We are held bound to approve this result because of Mottolese v. Kaufman, 2 Cir., 176 F.2d 301. Only on the theory that a crack in a rock does not greatly differ from a canyon can we so conclude. That case involved not a federal specialty, but stockholders’ suits in the diversity jurisdiction of the court against directors-for mismanagement. There, as has been so often held, the corporation is legally and practically the real and substantial plaintiff. Nine different state suits for the same *17relief had heen started, the majority by the same counsel now present also in the federal litigation; these had already been consolidated in the state court. There are good reasons against two or more further tries in the federal courts (for this was a consolidation of two federal suits, now being pressed by an intervenor) ; the old equitable principle of bills of peace alone points to a proper reduction or elimination of purely harassing litigation, as the court was at pains to point out. Such repetitious suits furnish much more than merely an overnice distinction from this suitor’s attempt to get full justice below. The district judge here apparently considered certain expressions of the opinion to go further, but this seems a highly doubtful reading in view of the court’s emphasis upon the special grounds stated. Anything more was but an attempt to catalogue prior refusals of jurisdiction in answer to the powerful argument of the dissent against the novelty of the holding. In actual fact, this case, not the prior one, constitutes the really sweeping decision. And even if these prior expressions could be read more broadly than I feel sure was intended, I should regard it as a highly novel proposition that a minority of a large court, not sitting en banc, could bind all not merely on points actually decided, but upon possibilities not briefed or argued or carefully analyzed in any concrete setting.

Since the issue here goes to the heart of the district court’s jurisdiction, I agree that the extraordinary remedy of mandamus is available to prevent what seems to me a claim of wholly arbitrary power to discriminate among litigants.

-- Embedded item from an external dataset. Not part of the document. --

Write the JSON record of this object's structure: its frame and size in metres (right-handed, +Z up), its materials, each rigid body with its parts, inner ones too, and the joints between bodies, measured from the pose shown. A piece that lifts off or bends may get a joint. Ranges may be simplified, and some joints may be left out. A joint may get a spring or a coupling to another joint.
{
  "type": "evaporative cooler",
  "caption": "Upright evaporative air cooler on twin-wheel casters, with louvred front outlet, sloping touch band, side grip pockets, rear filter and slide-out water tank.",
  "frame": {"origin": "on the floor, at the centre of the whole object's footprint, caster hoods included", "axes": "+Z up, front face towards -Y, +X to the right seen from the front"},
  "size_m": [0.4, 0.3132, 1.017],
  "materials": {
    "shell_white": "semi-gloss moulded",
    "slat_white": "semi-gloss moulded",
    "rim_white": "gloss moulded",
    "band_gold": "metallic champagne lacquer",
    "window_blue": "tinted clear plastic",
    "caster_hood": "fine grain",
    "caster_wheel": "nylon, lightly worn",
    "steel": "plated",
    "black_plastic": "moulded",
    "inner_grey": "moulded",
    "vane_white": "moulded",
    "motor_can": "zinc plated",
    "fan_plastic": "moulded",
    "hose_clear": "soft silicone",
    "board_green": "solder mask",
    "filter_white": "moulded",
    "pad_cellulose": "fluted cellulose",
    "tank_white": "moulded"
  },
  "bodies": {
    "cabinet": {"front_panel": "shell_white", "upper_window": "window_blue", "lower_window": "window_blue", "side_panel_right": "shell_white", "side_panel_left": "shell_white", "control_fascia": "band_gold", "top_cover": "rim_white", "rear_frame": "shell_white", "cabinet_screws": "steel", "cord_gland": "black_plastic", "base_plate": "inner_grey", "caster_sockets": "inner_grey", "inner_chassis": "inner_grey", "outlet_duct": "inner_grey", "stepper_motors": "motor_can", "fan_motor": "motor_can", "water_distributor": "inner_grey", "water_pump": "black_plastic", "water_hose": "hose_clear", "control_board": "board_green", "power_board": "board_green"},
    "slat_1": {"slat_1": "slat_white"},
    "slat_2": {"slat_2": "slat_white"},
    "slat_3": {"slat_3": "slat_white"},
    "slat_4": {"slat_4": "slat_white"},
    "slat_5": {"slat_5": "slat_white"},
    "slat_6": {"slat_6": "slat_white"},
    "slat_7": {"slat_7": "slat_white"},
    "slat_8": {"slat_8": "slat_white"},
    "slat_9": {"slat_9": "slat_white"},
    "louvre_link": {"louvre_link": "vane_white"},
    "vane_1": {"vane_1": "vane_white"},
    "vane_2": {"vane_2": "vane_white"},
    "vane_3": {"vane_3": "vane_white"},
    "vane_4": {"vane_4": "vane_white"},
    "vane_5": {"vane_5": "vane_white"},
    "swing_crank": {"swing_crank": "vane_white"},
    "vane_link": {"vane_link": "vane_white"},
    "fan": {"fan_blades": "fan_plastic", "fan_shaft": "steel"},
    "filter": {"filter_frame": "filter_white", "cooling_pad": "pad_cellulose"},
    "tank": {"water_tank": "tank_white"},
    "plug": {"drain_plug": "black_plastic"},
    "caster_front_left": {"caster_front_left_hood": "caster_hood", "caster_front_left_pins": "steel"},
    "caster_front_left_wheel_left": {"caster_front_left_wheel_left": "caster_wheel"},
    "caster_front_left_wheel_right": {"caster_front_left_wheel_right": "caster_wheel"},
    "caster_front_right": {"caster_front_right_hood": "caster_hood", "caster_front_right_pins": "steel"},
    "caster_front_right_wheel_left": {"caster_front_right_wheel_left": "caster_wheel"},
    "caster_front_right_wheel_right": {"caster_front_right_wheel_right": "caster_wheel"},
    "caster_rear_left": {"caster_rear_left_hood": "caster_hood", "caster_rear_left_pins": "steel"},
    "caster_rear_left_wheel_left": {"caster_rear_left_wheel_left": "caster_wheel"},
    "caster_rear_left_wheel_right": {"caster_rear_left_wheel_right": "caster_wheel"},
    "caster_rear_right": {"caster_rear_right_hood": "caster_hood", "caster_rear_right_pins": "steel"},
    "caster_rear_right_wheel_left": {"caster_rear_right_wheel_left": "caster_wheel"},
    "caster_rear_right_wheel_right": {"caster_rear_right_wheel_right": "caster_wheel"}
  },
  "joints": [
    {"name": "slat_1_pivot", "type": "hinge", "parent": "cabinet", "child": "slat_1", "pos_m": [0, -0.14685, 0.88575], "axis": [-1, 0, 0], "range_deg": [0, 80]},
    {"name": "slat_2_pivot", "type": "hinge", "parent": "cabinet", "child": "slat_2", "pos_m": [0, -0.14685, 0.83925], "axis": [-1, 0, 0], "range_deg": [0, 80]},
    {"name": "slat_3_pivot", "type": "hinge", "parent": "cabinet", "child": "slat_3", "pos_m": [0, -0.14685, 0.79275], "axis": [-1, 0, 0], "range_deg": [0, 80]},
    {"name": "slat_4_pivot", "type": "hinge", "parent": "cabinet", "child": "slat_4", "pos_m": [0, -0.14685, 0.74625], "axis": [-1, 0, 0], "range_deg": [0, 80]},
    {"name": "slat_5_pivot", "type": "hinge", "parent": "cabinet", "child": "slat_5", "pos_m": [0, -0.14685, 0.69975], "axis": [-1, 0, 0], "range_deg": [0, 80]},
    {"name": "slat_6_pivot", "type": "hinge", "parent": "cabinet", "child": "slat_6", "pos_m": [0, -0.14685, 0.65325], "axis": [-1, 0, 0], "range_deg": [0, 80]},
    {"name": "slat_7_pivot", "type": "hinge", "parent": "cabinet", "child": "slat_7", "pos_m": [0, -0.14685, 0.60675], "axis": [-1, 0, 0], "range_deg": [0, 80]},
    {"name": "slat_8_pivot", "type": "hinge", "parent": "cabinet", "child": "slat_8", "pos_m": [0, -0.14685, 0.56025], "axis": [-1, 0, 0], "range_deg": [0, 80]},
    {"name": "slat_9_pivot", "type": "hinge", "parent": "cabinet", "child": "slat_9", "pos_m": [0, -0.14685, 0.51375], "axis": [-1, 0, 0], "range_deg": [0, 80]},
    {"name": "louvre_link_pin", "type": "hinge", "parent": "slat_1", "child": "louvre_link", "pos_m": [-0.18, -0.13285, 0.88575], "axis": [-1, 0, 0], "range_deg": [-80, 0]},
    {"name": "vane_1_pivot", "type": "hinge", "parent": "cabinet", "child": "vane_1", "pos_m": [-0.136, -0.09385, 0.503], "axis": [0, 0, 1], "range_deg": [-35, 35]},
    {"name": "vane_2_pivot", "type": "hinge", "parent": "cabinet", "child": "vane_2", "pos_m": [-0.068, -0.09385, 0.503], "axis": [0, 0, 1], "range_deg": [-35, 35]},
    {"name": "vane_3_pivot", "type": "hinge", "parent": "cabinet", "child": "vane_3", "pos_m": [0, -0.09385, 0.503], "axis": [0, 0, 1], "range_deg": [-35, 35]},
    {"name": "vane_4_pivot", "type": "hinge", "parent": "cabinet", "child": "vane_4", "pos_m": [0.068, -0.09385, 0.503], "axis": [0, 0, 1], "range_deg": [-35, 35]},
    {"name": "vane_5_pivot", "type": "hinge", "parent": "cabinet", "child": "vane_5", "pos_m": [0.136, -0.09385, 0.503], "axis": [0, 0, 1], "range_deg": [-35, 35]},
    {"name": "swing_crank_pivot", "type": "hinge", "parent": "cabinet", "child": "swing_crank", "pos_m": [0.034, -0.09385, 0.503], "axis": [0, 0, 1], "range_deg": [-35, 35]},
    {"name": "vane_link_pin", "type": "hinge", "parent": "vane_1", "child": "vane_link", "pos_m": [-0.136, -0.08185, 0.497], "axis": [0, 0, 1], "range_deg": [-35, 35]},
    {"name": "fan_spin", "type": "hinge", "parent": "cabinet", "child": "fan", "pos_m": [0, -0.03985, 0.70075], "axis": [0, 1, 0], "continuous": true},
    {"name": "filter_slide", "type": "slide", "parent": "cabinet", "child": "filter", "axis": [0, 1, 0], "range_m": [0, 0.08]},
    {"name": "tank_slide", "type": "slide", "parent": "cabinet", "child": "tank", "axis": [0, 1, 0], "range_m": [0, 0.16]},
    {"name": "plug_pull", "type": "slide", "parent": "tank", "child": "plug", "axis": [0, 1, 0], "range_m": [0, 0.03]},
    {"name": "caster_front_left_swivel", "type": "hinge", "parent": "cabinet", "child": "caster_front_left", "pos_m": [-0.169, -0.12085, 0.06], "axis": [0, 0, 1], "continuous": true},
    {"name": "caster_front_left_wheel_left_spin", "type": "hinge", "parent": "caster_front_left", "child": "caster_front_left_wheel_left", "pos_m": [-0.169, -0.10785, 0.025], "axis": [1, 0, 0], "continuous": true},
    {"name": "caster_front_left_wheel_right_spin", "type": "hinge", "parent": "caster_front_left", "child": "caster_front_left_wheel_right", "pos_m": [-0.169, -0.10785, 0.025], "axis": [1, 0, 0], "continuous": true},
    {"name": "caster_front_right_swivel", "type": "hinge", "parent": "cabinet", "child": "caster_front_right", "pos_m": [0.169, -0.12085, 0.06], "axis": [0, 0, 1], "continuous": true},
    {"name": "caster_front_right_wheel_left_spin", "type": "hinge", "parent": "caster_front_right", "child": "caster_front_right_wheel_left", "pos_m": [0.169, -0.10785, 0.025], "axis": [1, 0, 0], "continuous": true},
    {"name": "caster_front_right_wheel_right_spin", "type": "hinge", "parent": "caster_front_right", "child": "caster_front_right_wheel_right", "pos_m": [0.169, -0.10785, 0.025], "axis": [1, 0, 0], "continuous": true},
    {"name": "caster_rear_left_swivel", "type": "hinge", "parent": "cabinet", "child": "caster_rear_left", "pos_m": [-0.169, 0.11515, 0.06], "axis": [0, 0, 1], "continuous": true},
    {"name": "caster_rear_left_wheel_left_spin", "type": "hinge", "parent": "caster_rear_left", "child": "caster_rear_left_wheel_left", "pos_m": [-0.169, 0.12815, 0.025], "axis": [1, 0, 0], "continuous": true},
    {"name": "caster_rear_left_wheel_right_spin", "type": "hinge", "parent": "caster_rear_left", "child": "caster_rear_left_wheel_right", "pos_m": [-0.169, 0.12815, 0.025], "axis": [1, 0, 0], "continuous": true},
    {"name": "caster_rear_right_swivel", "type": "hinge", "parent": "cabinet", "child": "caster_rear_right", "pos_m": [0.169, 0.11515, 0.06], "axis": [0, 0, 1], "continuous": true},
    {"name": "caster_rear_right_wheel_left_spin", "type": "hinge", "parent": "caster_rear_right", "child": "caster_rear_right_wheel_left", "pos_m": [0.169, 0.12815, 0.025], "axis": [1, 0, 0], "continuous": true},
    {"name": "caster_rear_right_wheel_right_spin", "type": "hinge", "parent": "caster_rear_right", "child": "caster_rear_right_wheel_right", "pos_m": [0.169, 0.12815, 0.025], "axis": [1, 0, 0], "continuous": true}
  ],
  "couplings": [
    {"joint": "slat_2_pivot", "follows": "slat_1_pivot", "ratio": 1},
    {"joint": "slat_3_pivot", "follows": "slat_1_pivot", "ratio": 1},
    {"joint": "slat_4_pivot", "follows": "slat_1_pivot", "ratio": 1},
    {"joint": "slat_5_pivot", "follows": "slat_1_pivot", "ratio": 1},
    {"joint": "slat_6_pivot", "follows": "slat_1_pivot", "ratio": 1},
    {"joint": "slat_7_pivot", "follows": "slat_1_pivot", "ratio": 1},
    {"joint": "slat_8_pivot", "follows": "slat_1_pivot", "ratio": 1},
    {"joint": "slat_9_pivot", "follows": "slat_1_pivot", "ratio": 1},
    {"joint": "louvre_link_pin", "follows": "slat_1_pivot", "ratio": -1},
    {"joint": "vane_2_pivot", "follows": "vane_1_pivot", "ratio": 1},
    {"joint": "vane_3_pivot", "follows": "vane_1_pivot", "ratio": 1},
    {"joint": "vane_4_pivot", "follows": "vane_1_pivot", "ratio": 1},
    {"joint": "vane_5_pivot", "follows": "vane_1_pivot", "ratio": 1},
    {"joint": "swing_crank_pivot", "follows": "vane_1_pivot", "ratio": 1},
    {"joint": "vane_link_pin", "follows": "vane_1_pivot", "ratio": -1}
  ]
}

But if this case does establish the power, then mandamus will no longer be available to curtail the trial court’s discretion.2 That is appropriate, for there will then be practically, as well as legally, no control over the trial judge’s choice of suitors to favor; every case from the district below will of course show at least the bare minimum, which is all that we are requiring here, namely the general busy activity of this court.

Because the immediate issue of curtailment of federal relief to a seemingly deserving suitor seems to me serious enough, I have refrained from discussing the wider social and governmental implications involved in this steady, if not now precipitous, contraction of federal jurisdiction. But the ironic overtones do seem to me apparent. While events national and international do steadily press our people into a closer union, the national courts alone make their possibly gallant, but surely eventually futile, attempts to restore states-rightism.

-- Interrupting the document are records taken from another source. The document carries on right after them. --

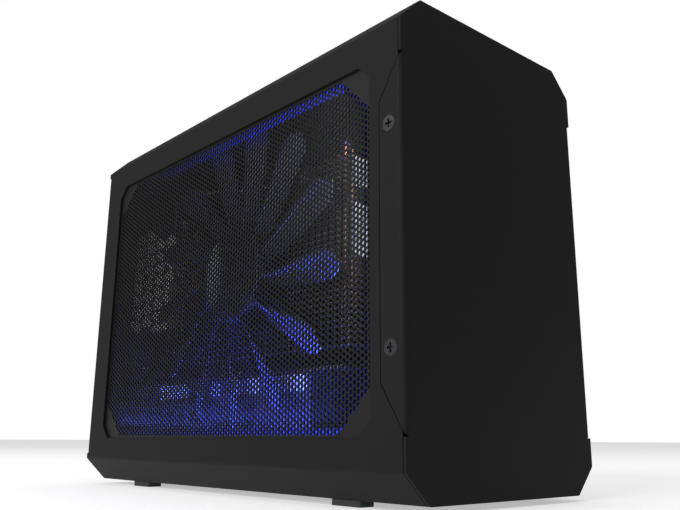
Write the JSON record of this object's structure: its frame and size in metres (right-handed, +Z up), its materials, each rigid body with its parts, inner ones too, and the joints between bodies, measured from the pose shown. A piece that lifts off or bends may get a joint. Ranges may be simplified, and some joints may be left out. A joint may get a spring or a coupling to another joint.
{
  "type": "external graphics card enclosure",
  "caption": "Upright folded-steel box with cut long edges and a perforated, edge-lit side window showing a graphics card with an open fan and a flat power supply.",
  "frame": {"origin": "on the floor under the middle of the case, at the middle of the box round the whole enclosure", "axes": "+Z up, the front cover faces -Y, the perforated window faces -X and the ports face +Y"},
  "size_m": [0.096, 0.212, 0.164],
  "materials": {
    "powder_coat": "fine-texture black powder coat",
    "mesh_coat": "semi-gloss black coat on perforated steel",
    "light_guide": "clear plastic lit blue from its edge",
    "led_strip": "white board with blue lamps",
    "foot_rubber": "matt",
    "black_screws": "black zinc, semi-gloss",
    "zinc_steel": "zinc plated",
    "bright_screws": "nickel plated",
    "circuit_board": "black solder mask",
    "backplate": "satin black with brushed grain",
    "chip_green": "laminate with a bare die",
    "chip_black": "matt moulded",
    "choke_grey": "sintered",
    "capacitor_can": "bare can",
    "copper": "bare copper, lightly oxidised",
    "fin_aluminium": "bare stamped fins",
    "heatsink_aluminium": "extruded",
    "black_plastic": "moulded",
    "motor_winding": "enamelled copper wire",
    "blade_plastic": "smoked, lets the blue light in at its edges",
    "shaft_steel": "ground",
    "connector_shell": "tin plated",
    "tongue_blue": "moulded",
    "lead_black": "insulated wires",
    "latch_plastic": "moulded",
    "brass_post": "turned",
    "psu_steel": "galvanised sheet",
    "psu_board": "tan laminate",
    "transformer_tape": "yellow tape",
    "coil_copper": "wound enamelled wire",
    "capacitor_sleeve": "shrink sleeve",
    "guard_wire": "plated",
    "inlet_pins": "nickel on brass"
  },
  "bodies": {
    "enclosure": {"front_cover": "powder_coat", "wrap_cover": "powder_coat", "base_tray": "powder_coat", "rear_panel": "powder_coat", "front_frame": "powder_coat", "window_mesh": "mesh_coat", "light_guide": "light_guide", "led_strip": "led_strip", "feet": "foot_rubber", "tab_screws": "black_screws", "rear_screws": "black_screws", "base_screws": "black_screws", "chassis": "zinc_steel", "gpu_board": "circuit_board", "gpu_backplate": "backplate", "gpu_bracket": "zinc_steel", "bracket_screws": "bright_screws", "processor_chip": "chip_green", "memory_chips": "chip_black", "power_chokes": "choke_grey", "board_capacitors": "capacitor_can", "cold_plate": "copper", "fin_stack": "fin_aluminium", "heat_pipes": "copper", "fan_frame": "black_plastic", "fan_motor": "motor_winding", "fan_screws": "bright_screws", "dvi_port": "connector_shell", "display_ports": "connector_shell", "power_socket": "black_plastic", "power_plug": "black_plastic", "power_lead": "lead_black", "riser_board": "circuit_board", "pcie_slot": "black_plastic", "main_board": "circuit_board", "board_standoffs": "brass_post", "controller_heatsink": "heatsink_aluminium", "link_connector": "black_plastic", "usb_ports": "connector_shell", "usb_tongues": "tongue_blue", "type_c_port": "connector_shell", "psu_case": "psu_steel", "psu_lid": "psu_steel", "psu_board": "psu_board", "psu_transformer": "transformer_tape", "psu_coils": "coil_copper", "psu_capacitors": "capacitor_sleeve", "psu_fan_frame": "black_plastic", "psu_fan_guard": "guard_wire", "ac_inlet": "black_plastic", "inlet_pins": "inlet_pins"},
    "card_fan": {"fan_rotor": "blade_plastic", "fan_shaft": "shaft_steel"},
    "supply_fan": {"psu_fan_rotor": "black_plastic"},
    "card_latch": {"slot_latch": "latch_plastic"}
  },
  "joints": [
    {"name": "card_fan_spin", "type": "hinge", "parent": "enclosure", "child": "card_fan", "pos_m": [-0.04, -0.004, 0.086], "axis": [1, 0, 0], "continuous": true},
    {"name": "supply_fan_spin", "type": "hinge", "parent": "enclosure", "child": "supply_fan", "pos_m": [-0.0129, 0.093, 0.02415], "axis": [0, 1, 0], "continuous": true},
    {"name": "latch_tip", "type": "hinge", "parent": "enclosure", "child": "card_latch", "pos_m": [0.0028, -0.0463, 0.05245], "axis": [1, 0, 0], "range_deg": [0, 20]}
  ]
}
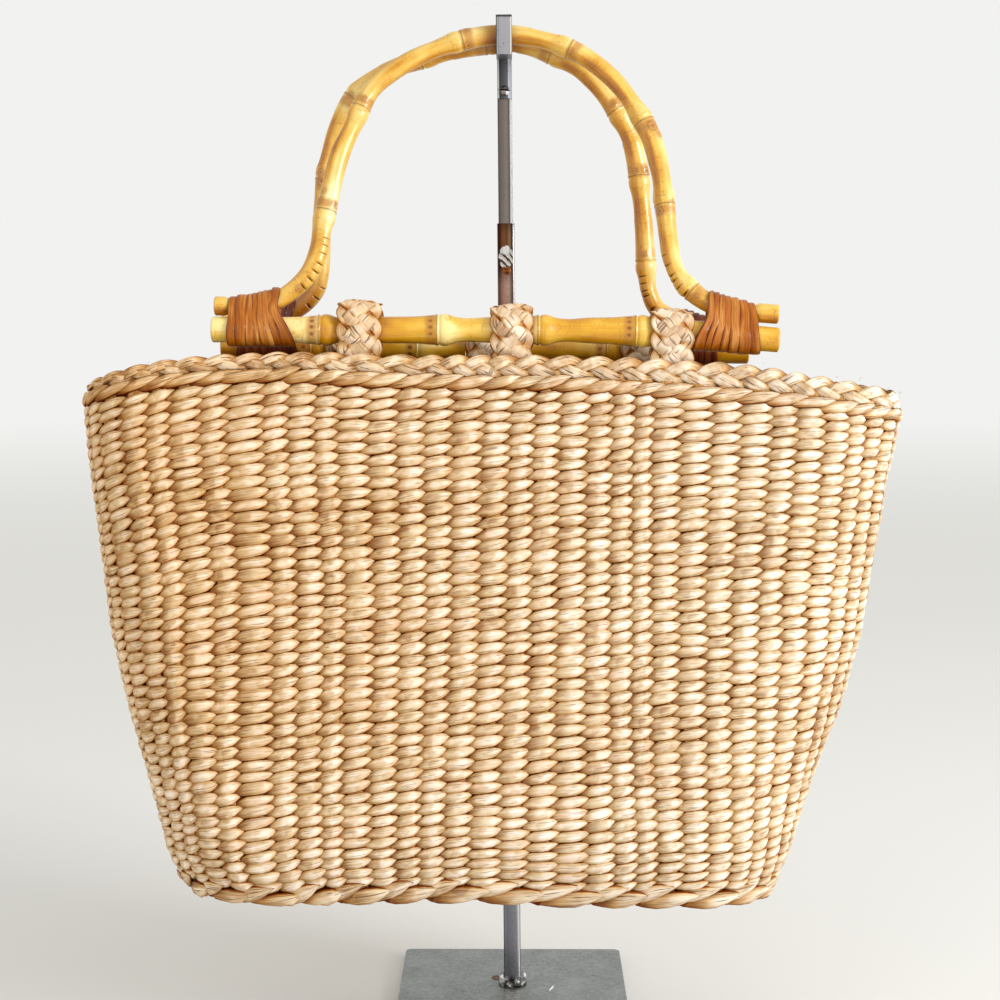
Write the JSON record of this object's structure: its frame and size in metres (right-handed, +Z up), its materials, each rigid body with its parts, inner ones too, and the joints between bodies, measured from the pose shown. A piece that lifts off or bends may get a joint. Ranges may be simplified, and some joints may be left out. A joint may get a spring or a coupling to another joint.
{
  "type": "straw basket bag on a display stand",
  "caption": "Woven straw basket bag with arched bamboo handles, hung by its handles from the hook of a slim metal display stand.",
  "frame": {"origin": "centre of the underside of the stand's base plate", "axes": "+Z up, -Y towards the bag's front, +X to the right when the front is seen"},
  "size_m": [0.4346, 0.2215, 0.54],
  "materials": {
    "woven_straw": "matte",
    "plaited_straw": "matte",
    "bamboo": "satin",
    "rattan": "gloss",
    "post_metal": "satin",
    "plate_metal": "satin"
  },
  "bodies": {
    "root": {"basket_body": "woven_straw", "rim_wale": "woven_straw", "rim_braid": "woven_straw", "base_wale": "woven_straw", "front_rod": "bamboo", "front_arch": "bamboo", "front_binding_left": "rattan", "front_binding_right": "rattan", "front_loop_left": "plaited_straw", "front_loop_middle": "plaited_straw", "front_loop_right": "plaited_straw", "back_rod": "bamboo", "back_arch": "bamboo", "back_binding_left": "rattan", "back_binding_right": "rattan", "back_loop_left": "plaited_straw", "back_loop_middle": "plaited_straw", "back_loop_right": "plaited_straw", "base_plate": "plate_metal", "post_collar": "post_metal", "post_tube": "post_metal", "post_bar": "post_metal", "hook": "post_metal", "hook_screw": "post_metal", "thumb_screw": "post_metal"}
  },
  "joints": []
}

I would grant the prayer of the petition.

. There appears to be still another action pending in the federal court in Conneeticut against petitioner’s officers apparently raising some of these issues; one wonders, indeed, why, amid this welter, the action below is the one chosen to be-stayed,

. Ex parte Fahey, 332 U.S. 258. 259, 260, 67 S.Ct. 1558, 91 L.Ed. 2041; Bank Line v. United States, 2 Cir., 163 F.2d 133; Belships Co., Ltd. v. Republic of France, 2 Cir., 184 F.2d 119.






Lead Opinion

FRANK, Circuit Judge.

1. For purposes of this decision, the facts may be simply stated. Duke Laboratories, Inc., sued P. Beiersdorf & Co., Inc., in the State Court of Connecticut, asking a declaratory judgment that Duke had not infringed certain registered trademarks, that Duke owned these trade-marks although they had been issued to Beiers-dorf, and that a contract between the parties (relative to the manufacture and distribution of the articles under the trademarks) was either invalid or had been completely performed. While this suit was pending, some two months later Beiersdorf sued Duke, in the court below, for infringement of the trade-marks, for breach of contract, and for an accounting. On motion of Duke, Judge McGohey entered an order staying the second suit until the completion of the trial of the Connecticut suit. See opinion, 92 F.Supp. 287. Beiersdorf has petitioned this court for leave to file a petition for a writ of mandamus directed to Judge McGohey, requiring him to vacate that stay order.

2. Since, in practical effect, the stay may well prevent an exercise of the district court’s jurisdiction and our own, we think we may properly entertain the petition for a writ of mandamus.1

3. Judge Chase and I think that we must decide against petitioner on the merits because of this court’s recent decision in Mottolese v. Kaufman, 2 Cir., 176 F.2d 301.

Judge Chase regards Mottolese as correctly decided. I dissented in that case, and still consider the decision wrong for reasons stated in detail in that dissent. Were I to join Judge Clark in the instant case, victory here would go to petitioner. But I believe that the considered rationale of the majority opinion in Mottolese was so sweeping that it should not be avoided merely on the basis of the different facts here. I feel, therefore, that I must be content with hoping that the Supreme Court, recognizing an “intra-Circuit conflict,” 2 will grant review and reverse this decision, which involves an important problem of federal jurisdiction.

. In re Hohorst, 150 U.S. 653, 14 S.Ct. 221, 37 L.Ed. 1211; McClellan v. Carland, 217 U.S. 268, 30 S.Ct. 501, 54 L.Ed. 762; Mottolese v. Kaufman, 2 Cir., 176 F.2d 301; Ex parte Edelstein, 2 Cir., 30 F.2d 636.

. Dickinson v. Petroleum Corp., 338 U.S. 507, 508, 70 S.Ct. 322, cf. Maggio v. Zeitz, 333 U.S. 56, 68 S.Ct. 401, 92 L.Ed. 476.